Sorry, Bobby, I respect you and enjoy our conversations, and I don't mind you differing from Barth, but the whole dispensationalism thing has to go.

Also, fyi, I am not "neo-orthodox." I never said that I was. And neither is Barth. You'll have to read Bruce McCormack to understand why.
Halden said…
On 'fallibility'. I think Kevin Vanhoozer is right to note that just because we may call the Bible as written by humans 'fallible' is not to say that it has failed. Fallibility implies that there is no immunity from human limitation, it does not, however imply defect any more than to say that God became human implies a defect in Jesus.
Anonymous said…
David said:

I haven't read the essay on "Prog. Disp." and I don't think I will. There is just too much theological literature shooting dispensationalism to shreds, and I know of no intelligent theologian who holds to such a view. If you can find me one whose work is respected, I'll reconsider. But if they're just people from Dallas, then I'll consider my position upheld.

Wow. I don't know . . . this is almost arrogant. Actually, since name dropping is important for you, Bock (the primary author of "Progressive Dispensationalism") has his PhD from the University of Aberdeen.

David said:

Sorry, Bobby, I respect you and enjoy our conversations, and I don't mind you differing from Barth, but the whole dispensationalism thing has to go.
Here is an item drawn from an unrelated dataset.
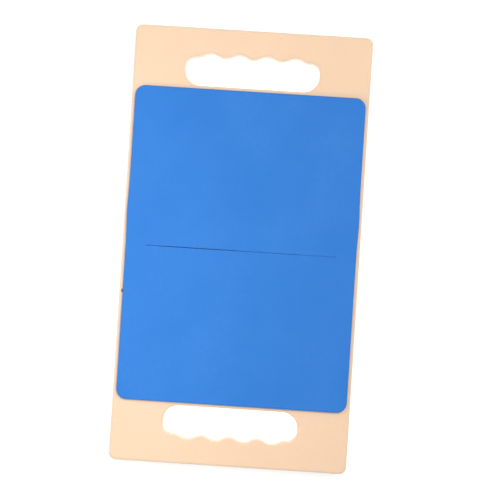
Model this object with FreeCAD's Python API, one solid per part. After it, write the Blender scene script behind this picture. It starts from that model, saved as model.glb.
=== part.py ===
import FreeCAD, Part
import math
import os

# A flat, laminated foam board with a hand hole at each end and a softer foam pad on its top face.
#
# Frame, in millimetres: the origin is at the middle of the underside, +Z is up through the pad,
# +Y runs along the length and +X across the width. Both ends are the same, mirrored in Y.

# Board: one sheet of closed-cell foam.
BOARD_LENGTH = 380.0
BOARD_WIDTH = 207.0
BOARD_THICKNESS = 20.0
BOARD_CORNER_RADIUS = 6.0
BOARD_EDGE_ROUND = 2.0

# Hand holes: a straight side towards the pad, and finger recesses in the side towards the end.
HOLE_WIDTH = 117.4
HOLE_INNER_Y = 139.6
HOLE_RIDGE_Y = 165.2
HOLE_INNER_CORNER_RADIUS = 14.0
HOLE_OUTER_CORNER_RADIUS = 8.5
HOLE_EDGE_ROUND = 1.5
FINGERS = 4
FINGER_PITCH = 24.5
RECESS_RADIUS = 12.5
RIDGE_RADIUS = 11.0

# Adhesive film between the board and the pad, stopping short of the pad's edge all round.
FILM_THICKNESS = 0.2
FILM_SETBACK = 1.5

# Pad: a thinner sheet of foam, with a hairline slit cut right through it across the middle.
PAD_LENGTH = 273.4
PAD_WIDTH = 200.6
PAD_THICKNESS = 3.0
PAD_CORNER_RADIUS = 9.0
PAD_EDGE_ROUND = 0.8
SLIT_LENGTH = 165.0
SLIT_WIDTH = 0.8
SLIT_Y = -2.1

# Heights of the layers, one on the other.
FILM_Z = BOARD_THICKNESS
PAD_Z = FILM_Z + FILM_THICKNESS
PAD_TOP_Z = PAD_Z + PAD_THICKNESS

# A cutting tool runs this far past each face that it cuts through.
OVERCUT = 1.0

# Two points or two heights closer than this are the same.
SAME = 1e-6


def point(x, y):
    return FreeCAD.Vector(x, y, 0.0)


def line(start, end):
    return Part.LineSegment(start, end).toShape()


def arc(centre, radius, start_degrees, end_degrees):
    """An arc about centre, from one angle to the other, bulging to the side halfway between them."""
    through = []
    for degrees in (start_degrees, (start_degrees + end_degrees) / 2, end_degrees):
        angle = math.radians(degrees)
        through.append(centre + point(radius * math.cos(angle), radius * math.sin(angle)))
    return Part.Arc(*through).toShape()


def closed(arcs):
    """One wire through the arcs in their order, with a straight edge wherever two don't meet."""
    edges = []
    for index, edge in enumerate(arcs):
        following = arcs[(index + 1) % len(arcs)]
        end = edge.lastVertex().Point
        start = following.firstVertex().Point
        edges.append(edge)
        if end.distanceToPoint(start) > SAME:
            edges.append(line(end, start))
    return Part.Wire(edges)


def rounded_rectangle(width, length, radius, centre_y=0.0):
    """A closed wire on Z = 0, with the same radius at all four corners."""
    x = width / 2 - radius
    y = length / 2 - radius
    corners = []
    for quarter, (side_x, side_y) in enumerate(((1, 1), (-1, 1), (-1, -1), (1, -1))):
        centre = point(side_x * x, side_y * y + centre_y)
        corners.append(arc(centre, radius, 90.0 * quarter, 90.0 * (quarter + 1)))
    return closed(corners)


def hand_hole_wire():
    """The hole at the +Y end. Its outer side is a row of finger recesses with a ridge between each
    two: each recess is an arc tangent to the smaller arcs of its ridges."""
    half_width = HOLE_WIDTH / 2
    half_pitch = FINGER_PITCH / 2
    reach = RECESS_RADIUS + RIDGE_RADIUS
    rise = math.sqrt(reach**2 - half_pitch**2)
    lean = math.degrees(math.atan2(rise, half_pitch))
    ridge_centre_y = HOLE_RIDGE_Y + RIDGE_RADIUS
    last_ridge_x = FINGERS / 2 * FINGER_PITCH

    inner_x = half_width - HOLE_INNER_CORNER_RADIUS
    inner_y = HOLE_INNER_Y + HOLE_INNER_CORNER_RADIUS
    outer_x = half_width - HOLE_OUTER_CORNER_RADIUS
    outer_y = HOLE_RIDGE_Y - HOLE_OUTER_CORNER_RADIUS

    arcs = [
        arc(point(inner_x, inner_y), HOLE_INNER_CORNER_RADIUS, -90.0, 0.0),
        arc(point(outer_x, outer_y), HOLE_OUTER_CORNER_RADIUS, 0.0, 90.0),
    ]
    for finger in range(FINGERS):
        ridge = point(last_ridge_x - finger * FINGER_PITCH, ridge_centre_y)
        recess = ridge - point(half_pitch, rise)
        next_ridge = ridge - point(FINGER_PITCH, 0.0)
        arcs.append(arc(ridge, RIDGE_RADIUS, 270.0, 180.0 + lean))
        arcs.append(arc(recess, RECESS_RADIUS, lean, 180.0 - lean))
        arcs.append(arc(next_ridge, RIDGE_RADIUS, 360.0 - lean, 270.0))
    arcs.append(arc(point(-outer_x, outer_y), HOLE_OUTER_CORNER_RADIUS, 90.0, 180.0))
    arcs.append(arc(point(-inner_x, inner_y), HOLE_INNER_CORNER_RADIUS, 180.0, 270.0))
    return closed(arcs)


def slab(wire, bottom, thickness):
    """The wire's inside as a solid, from bottom up."""
    solid = Part.Face(wire).extrude(FreeCAD.Vector(0.0, 0.0, thickness))
    solid.translate(FreeCAD.Vector(0.0, 0.0, bottom))
    return solid


def lies_flat_at(edge, heights):
    box = edge.BoundBox
    return box.ZLength < SAME and any(abs(box.ZMin - z) < SAME for z in heights)


def is_round_a_hand_hole(edge):
    """Whether the edge lies within the strip across the board that a hand hole is cut in."""
    box = edge.BoundBox
    farthest_x = max(abs(box.XMin), abs(box.XMax))
    nearest_y = min(abs(box.YMin), abs(box.YMax))
    farthest_y = max(abs(box.YMin), abs(box.YMax))
    fits_across = farthest_x < HOLE_WIDTH / 2 + OVERCUT
    fits_along = nearest_y > HOLE_INNER_Y - OVERCUT and farthest_y < HOLE_RIDGE_Y + RIDGE_RADIUS
    return fits_across and fits_along


def rounded(solid, radius, heights, choose=lambda edge: True):
    """The solid with its chosen edges at these heights rounded."""
    edges = [edge for edge in solid.Edges if lies_flat_at(edge, heights) and choose(edge)]
    return solid.makeFillet(radius, edges)


def foam_board():
    faces = (0.0, BOARD_THICKNESS)
    outline = rounded_rectangle(BOARD_WIDTH, BOARD_LENGTH, BOARD_CORNER_RADIUS)
    board = rounded(slab(outline, 0.0, BOARD_THICKNESS), BOARD_EDGE_ROUND, faces)

    punch = slab(hand_hole_wire(), -OVERCUT, BOARD_THICKNESS + 2 * OVERCUT)
    other_end = punch.mirror(FreeCAD.Vector(0.0, 0.0, 0.0), FreeCAD.Vector(0.0, 1.0, 0.0))
    pierced = board.cut(punch).cut(other_end)
    return rounded(pierced, HOLE_EDGE_ROUND, faces, is_round_a_hand_hole)


def slit(bottom, thickness):
    """The knife cut as a narrow slot with round ends."""
    outline = rounded_rectangle(SLIT_LENGTH, SLIT_WIDTH, SLIT_WIDTH / 2, SLIT_Y)
    return slab(outline, bottom - OVERCUT, thickness + 2 * OVERCUT)


def deck_pad():
    outline = rounded_rectangle(PAD_WIDTH, PAD_LENGTH, PAD_CORNER_RADIUS)
    pad = rounded(slab(outline, PAD_Z, PAD_THICKNESS), PAD_EDGE_ROUND, (PAD_TOP_Z,))
    return pad.cut(slit(PAD_Z, PAD_THICKNESS))


def adhesive_film():
    outline = rounded_rectangle(
        PAD_WIDTH - 2 * FILM_SETBACK,
        PAD_LENGTH - 2 * FILM_SETBACK,
        PAD_CORNER_RADIUS - FILM_SETBACK,
    )
    return slab(outline, FILM_Z, FILM_THICKNESS)


SUB_PARTS = {
    "foam_board": foam_board,
    "adhesive_film": adhesive_film,
    "deck_pad": deck_pad,
}


def main():
    os.makedirs("parts", exist_ok=True)
    for name, make in SUB_PARTS.items():
        shape = make()
        shape.exportStep("parts/" + name + ".step")
        box = shape.BoundBox
        print(
            name,
            "solids", len(shape.Solids),
            "valid", shape.isValid(),
            "volume", round(shape.Volume),
            "z", round(box.ZMin, 3), round(box.ZMax, 3),
        )


main()
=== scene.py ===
import math

import bmesh
import bpy
import numpy as np
from mathutils import Euler, Matrix, Vector, geometry, kdtree, noise


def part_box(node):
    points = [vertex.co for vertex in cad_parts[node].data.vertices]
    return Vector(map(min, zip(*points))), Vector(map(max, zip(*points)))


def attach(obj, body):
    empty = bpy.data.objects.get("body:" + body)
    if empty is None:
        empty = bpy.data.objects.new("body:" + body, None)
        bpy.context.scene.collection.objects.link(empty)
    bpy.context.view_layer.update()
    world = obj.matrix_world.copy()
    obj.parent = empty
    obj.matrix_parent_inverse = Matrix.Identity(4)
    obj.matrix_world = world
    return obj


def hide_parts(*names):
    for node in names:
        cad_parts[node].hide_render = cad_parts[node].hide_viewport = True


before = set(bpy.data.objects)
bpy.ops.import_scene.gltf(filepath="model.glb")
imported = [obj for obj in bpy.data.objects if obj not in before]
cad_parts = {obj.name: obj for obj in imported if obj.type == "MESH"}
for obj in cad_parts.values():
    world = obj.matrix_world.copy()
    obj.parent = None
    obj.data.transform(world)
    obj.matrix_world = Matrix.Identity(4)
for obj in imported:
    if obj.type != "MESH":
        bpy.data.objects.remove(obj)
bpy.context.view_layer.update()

# A foam board with a foam pad bonded to its top face. All lengths are in metres, in the CAD frame:
# +Z up through the pad, +Y along the board, the origin in the middle of the underside.
MM = 0.001
BOARD_LOW, BOARD_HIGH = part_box("foam_board")
PAD_LOW, PAD_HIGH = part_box("deck_pad")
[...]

Who are you, bro? Nothing has to go, if anything Amil Covenantalism should go!

Why do you speak as if you're THE authority, okay maybe you are on your blog, but other than that you're just another guy doing theology within a particular tradition who is a peer among equals in Christ.
I'm sorry if I sounded arrogant, but I just don't respect much of anything that comes out of Dallas Sem. But that was a cheap shot, I realize. (I meant it to sound more cheeky than it did.) The Dallas thing aside, I still think it is a fair question. I'll accept Bock as a respectable authority, but he's just one guy -- and he's certainly not authoritative enough to trump the many, many refutations of dispensational theology.

But seriously, why are you a dispensationalist? It just doesn't make exegetical or theological sense -- at least not more sense than the other options.

I honestly don't care a bit about premill/postmill/amill debates. The whole framework is a waste of time, in my honest opinion. And I have nothing at stake in the covenant/dispy debate. I abandoned the whole framework. I speak of the covenant of grace, but that's just because I don't see any other way of discussing the relation between God and humanity. What other category would you replace it with? Even dispensationalists speak about the covenant (they have to!), so what's the problem? Why can't we all agree that the covenant is the central biblical category for the relation between God and humanity? Dispensationalists think that there are changes and divisions within the narrative, but no one can dispense with the category of the covenant without abandoning Scripture altogether.

Finally, I trust you recognize the problems with dispensationalism, or else you wouldn't try so hard to differentiate yourself from traditional dispensationalism. But I have yet to hear your arguments against amill covenantalism. (Of course, be sure to take into consideration the fact that I do not identify myself with this position.) What do you think this "has to go"? And why are your arguments against covenantalism stronger than the arguments against dispensationalism?

Finally, let us agree to the following rule: Whatever position makes the best sense of Scripture is the right position. If we can start here then I think we get into the exegetical and theological issues. As it stands, I do not think dispensationalism will be able to make better sense of the Bible. But I'm open to hearing why you think it does.